I’ve never seen green almonds before. What interesting looking little things. Green almond liquor? That’s a first. Some very, very interesting.
They are becoming more popular slowly I think. Can’t wait to try the ready liqueur 🙂
I had thought for a long time that green almonds were poisonous until they were processed in some way, but learned that the poisonous ones are a different variety entirely, and known as bitter almonds. So green almonds of the regular edible varieties are fine. I’d seen them on sale but never bought them because of that fear. Love the idea of using them in a liqueur!
Well thanks for the info! I remember as a kid being told an undried raw almond pit was poisonous. Hope you will buy some now and give them a taste 🙂
I’ve never heard of this! But I do love amaretto and trying something different!
I also had this in Spain, people store it in their backyards. I wonder if I can get greens almonds in Toronto…
Oh really they have it in Spain, cool! Hit a Middle Eastern grocery store first, they are in season now till mid-June.
Wow! This is new to me but what a cool thing. You’ve done it again!
Thanks, can’t wait to do part 2 when ready 🙂
I do not recall seeing green almonds before… I love almonds it has this amazing unique flavor and I bet this liqueur is amazing.
I cannot wait to try it. I only had the walnut but I am sure it will be good. And I have to be very patien to fins out beofre it has aged enough lol.
Wow! I’m impressed you’re making this, but even more impressed you found green almonds! I’d definitely love to sip on some green almond liqueur—wonder if I’ll ever get the chance???
Thank you Liz and I heard they are getting popular in farmer’s markets I think, perhaps you may see some soon 🙂
I’ve only tried this a couple of times but thanks for the recipe on how to make it Eve!! 😀 I’ll have to seek out some green almonds. I’ve seen raw pistachios but not almonds but I haven’t really been looking.
Raw pistachios??? OMG I would kill to try this with raw pistachios. Wish we were not so far apart I would mail you the almonds in exchange for the pistachios. Probably an illegal thing to mail as well to another country lol.
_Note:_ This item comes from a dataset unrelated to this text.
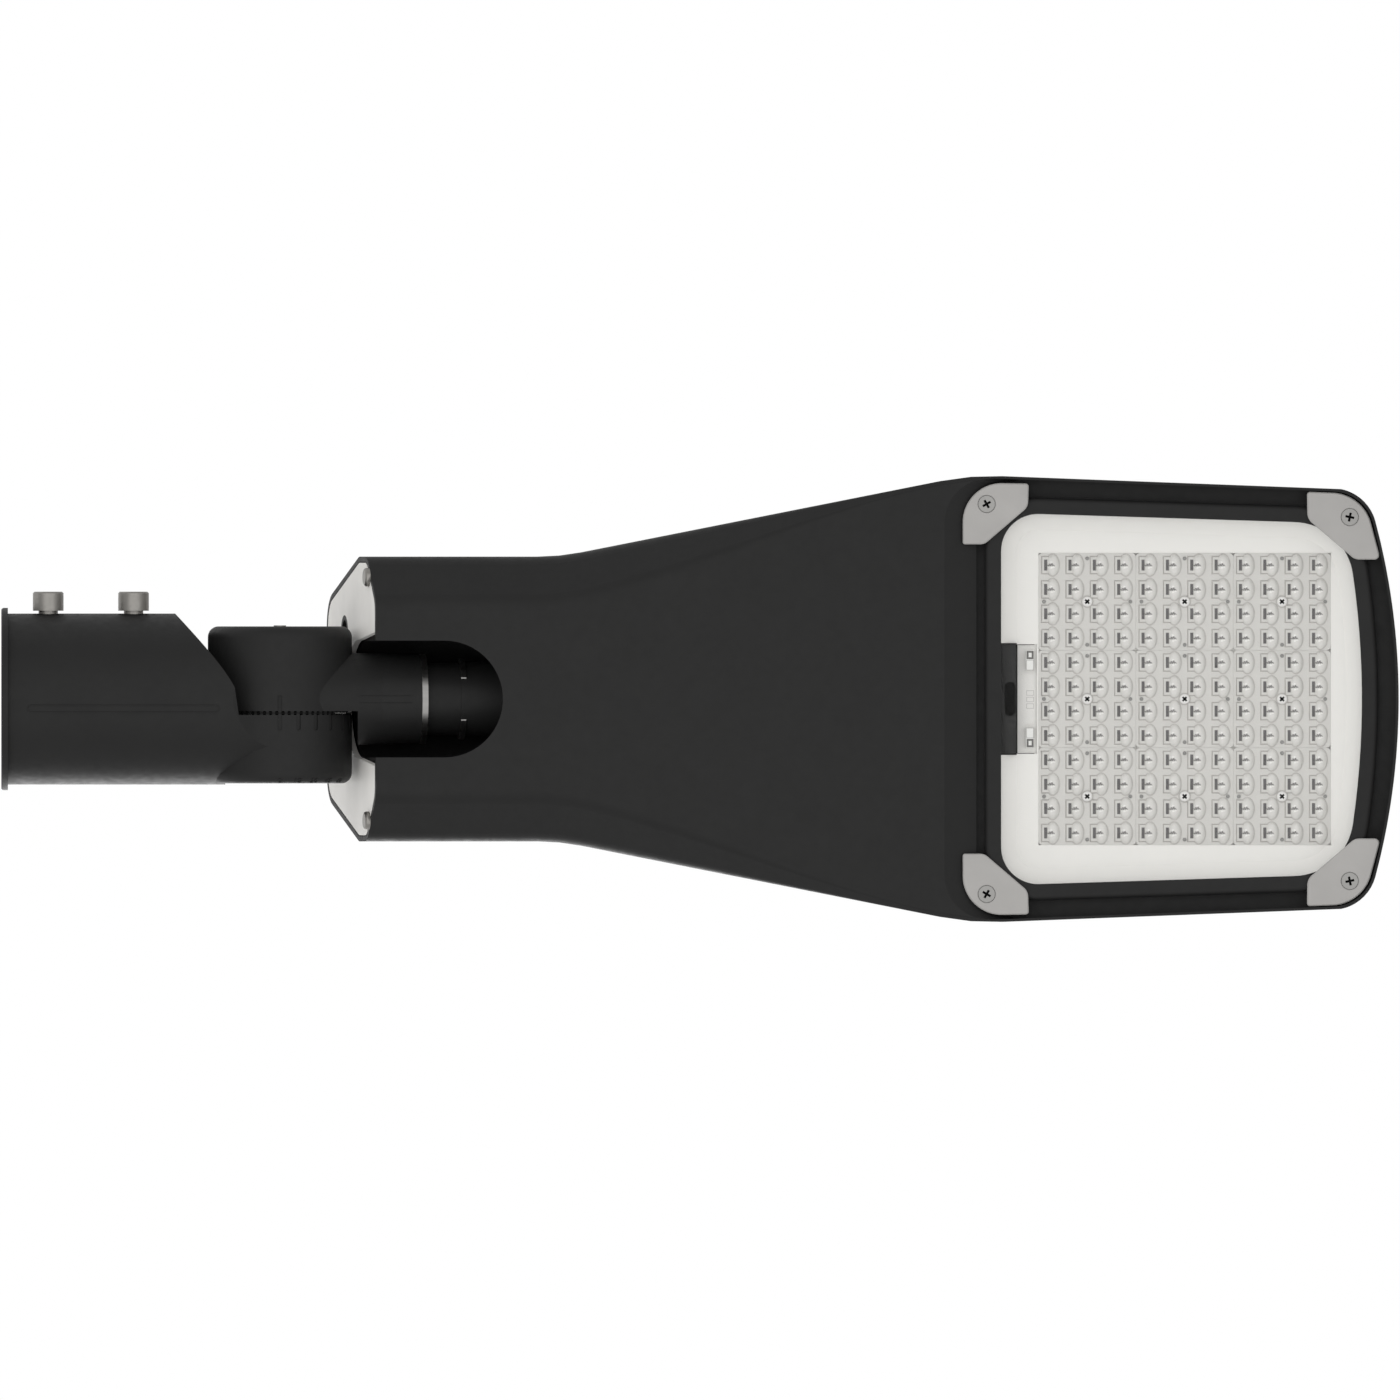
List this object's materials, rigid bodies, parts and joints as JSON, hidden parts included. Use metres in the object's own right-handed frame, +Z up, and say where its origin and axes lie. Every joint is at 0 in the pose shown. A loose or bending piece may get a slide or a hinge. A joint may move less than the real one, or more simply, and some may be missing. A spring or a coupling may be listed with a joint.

I’ve never made homemade liqueur. You’d think I would, with all the drinks we do! Anyway, I’ve heard of this, but never tasted it. Sounds SO enticing! I should try this. 🙂 Thanks!
What? John you have to start making your own liqueur lol! Oh so cool you have heard of it before. I hope you can find some green almonds or English green walnuts soon! 🙂
It shall be very original! I’m just a bit afraid of the bitter taste. I’m sure you will tell us about your experience later.
They have something similar in France called vin de noix. Bitter at first buit after 1 year of rest it mellows a lot 🙂
Oh ok, vin de noix is delicious. We wait for one year before drinking it in my family.
Yes, same here, to mellow the flavor 🙂 I am not a patient person lol.
I have never seen green almonds…this liqueur is so interesting…only you can come up with recipes like this…I would love to take a sip of it 🙂
Have a wonderful week ahead Evelyne!
I could not help make it after tasting the walnut version on my trip, anyone would do the same 🙂 Have a greatt week Juliana!
I’ve never seen green almonds other than on television. Hope you enjoy your liqueur.
They are getting popular in farmer’s markets I think, perhaps you may see some soon Tandy 🙂
Interesting, something different again! This is very clever and really sounds good! Thanks for sharing!
Thanks Pam I am always on the lookout for the unusual 🙂
YOU ARE PRETTY MUCH the queen of the ODD RECIPES and I friggin’ LOVE IT and YOU!
Cheap Vodka – he he he he he he!
Gigi you know JUST what to say, that truly is the best compliment I like to get 😀
wow how cool is this! I didn’t even know there’s such a thing called green almonds! Thanks for sharing, Evelyne!
Thanks Angie and I hope you come across some green almonds soon, they are getting popular in farmer’s markets I think.